# Whats the BEST thermal paste for a GPU?



## fullinfusion (Nov 7, 2014)

Just as the title says, Whats the best of the BEST thermal paste one can buy, and WHERE?

Im getting an RMA MSI TVIV Gaming 290X next week and as from the last 2 RMS's I had to send back 2 due to temp's and quality problems in the Refurbished department 

So as normal, the paste is going to dry out and it's going to take 5-6 cleaning and many TP re-applies to get the temps under control.

Has any one used the liquid metal pro on a gpu?

If so how well does it work, and as always I welcome different pastes.


----------



## Steevo (Nov 7, 2014)

As long as it doesn't get on any caps, or aluminum it should be OK, and since most GPU's hang upside down I would imagine even if the caps are close to the die a smear of silicon grease on them and then liquid metal on the core and HS should be just fine. 


If you wanted to send me some I would try it on a card under water.


----------



## Kursah (Nov 7, 2014)

I've used AS5, MX2 and MX4... MX4 has been the best for me for CPU's and GPU's in all honesty. I'm sure liquid metal will do the trick as well...but seems too risky for what could amount to only a couple degrees...meh. 

A good application of about any decent thermal paste should be more than enough to get your temps under control imho.


----------



## Solaris17 (Nov 7, 2014)

I personally use MX4 but LM would probably word fantastic or any of the liquid TIMS to be honest the issue is as the others have mentioned is its reaction with the caps and transistors. it will literally destroy them. The copper and DIE will be fine howevver. I would hazard a guess that rubbing the caps/transistors with silicone will be fine (I have done this personally) my main issue is how the liquid TIM will react with it. Im assuming it will be fine. Best case scenario. Grab a tube ride it out for a week on stock paste with a crater of silicone on a spoon or something. squirt a tid bit of liquid TIM on it and let it sit. if its still their and fine with no degridation or reaction yank the stock TIM off and coat the caps enjoy your temps. Also report back so I know.


----------



## Animalpak (Nov 7, 2014)

Generally all Arctic cooling thermalpaste are very best and high quality i use the MX2 for my liquid cooled waterblocks.

They are perfectly fine.

There are alot of good to very good  thermal grease out there but as mentioned before the differences are so little.

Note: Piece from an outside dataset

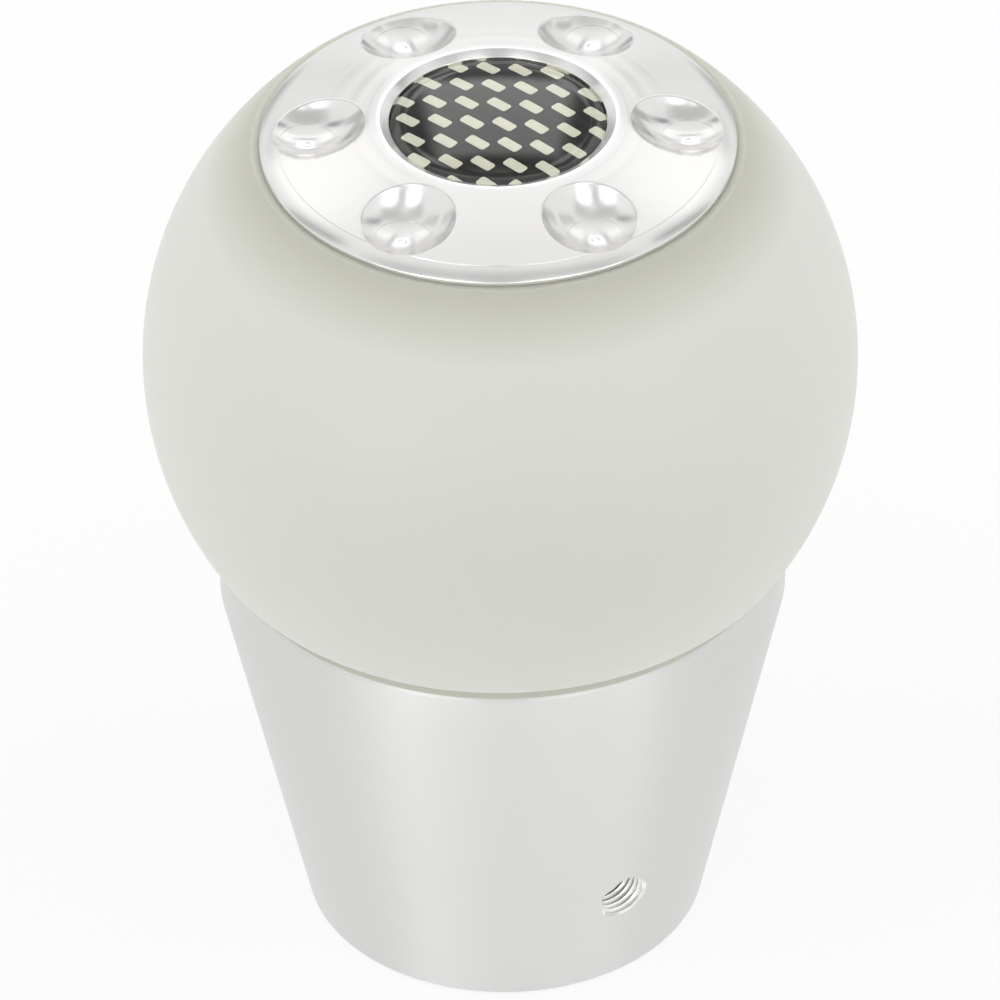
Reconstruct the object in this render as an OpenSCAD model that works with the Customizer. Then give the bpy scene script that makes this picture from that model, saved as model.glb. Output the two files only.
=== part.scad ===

Do not use liquid metal or whatever on GPU's because you Mount them upside down generally.

The metal liquid will flow down and can do alot of damage or kill your GPU for overheating.


----------



## lukart (Nov 7, 2014)

Yea, artic cooling is good stuff! Just dont over apply it, if its too thick of a layer its actualy worst!


----------



## Steevo (Nov 7, 2014)

Animalpak said:


> Generally all Arctic cooling thermalpaste are very best and high quality i use the MX2 for my liquid cooled waterblocks.
> 
> They are perfectly fine.
> 
> ...


To flow completely out would require that air replace it, and considering the surface tension between the die and heat sink its next to impossible, also given that gravity is NOT pulling it out as it does to CPU dies which are mounted vertically the chances for it to evacuate the space from its effects is nonexistent, and lastly OP wants to know what is the BEST, not the best for you, or your incorrect assumptions.


----------



## eidairaman1 (Nov 7, 2014)

As5/cerameaque,mx2/3/4 are the ones id trust.


----------



## red_stapler (Nov 7, 2014)

Gelid GC Extreme hasn't been mentioned yet.  I'm really satisfied with the results on my 7950's cooler.


----------



## buildzoid (Nov 7, 2014)

I used liquid metal ultra on my Gigabyte R9 290X. While the temps are pretty good(didn't test properly) taking that shit back of was a nightmare so I've switched back to using Artic cooling MX-2.
Here's a list of problems with CLU:
It's soaks/alloys with copper
It congeals leaving solid material all over the core
It's leaves a mess
Removing it creates a very fine very conductive dust that gets everywhere if you don't know about it
It's expensive
It's not that much better than MX-2


----------



## lZKoce (Nov 7, 2014)

I am using Arctic Ceramique 2 as of now CPU/GPU: (I am a noob, and it's not electrically conductive, so even if I mess up something outside I am safe- not pritty, but safe )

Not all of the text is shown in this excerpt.